A lot more to this market trend than the simple supply/demand equation when you dig inside it.

Demand is down for multiple reasons, foremost is the fact that American families already gave passed $1 trillion in credit card debt for the first time in history and thus, have less borrowing power. Interest rates are the highest they have been in 2 generations for those that still have some room left to borrow on credit.

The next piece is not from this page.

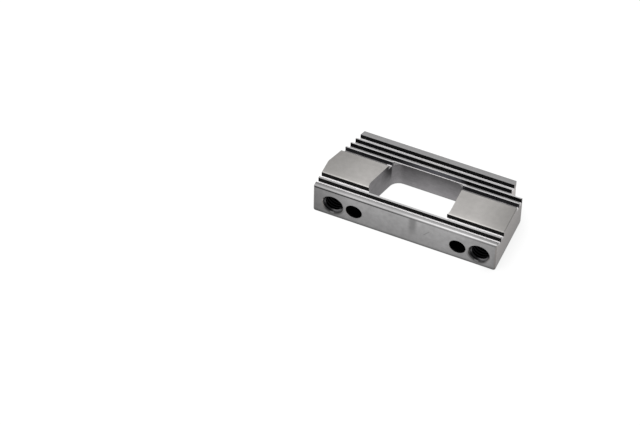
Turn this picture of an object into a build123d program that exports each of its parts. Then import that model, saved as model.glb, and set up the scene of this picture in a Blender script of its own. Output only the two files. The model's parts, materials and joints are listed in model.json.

Real wages are down period, from an all time high in 2019 at $78,000 down $4,000 to $74,000 in 2023. If that $500/month was discretionary income, it has evaporated. People are getting out of RVing and are selling RVs to buy diapers and pay the mortgage. That’s where the supply is coming from in the equation of supply and demand.

12 days ago

Anyone with business sense saw this coming. Over priced and low quality combined make lower prices an expectation. Time to delay an upgrade to a Class C and wait for a dealer to have a panic over inventory sale. My main concern is what will happen to our ability to get units serviced, those stories are also killing the golden goose.

12 days ago

The market is flooded with over priced poorly built units. Everyone had to see this coming. It would be a good time to open a rv salvage yard.

Mikal H
12 days ago

Without detailed analysis it’s hard to draw accurate conclusions from one month. But looking at the chart’s 1st half and 2nd half the big jump is obvious and the declining price trend is there in the last 18 months, but prices are still well above pre pandemic…and for lower quality junk.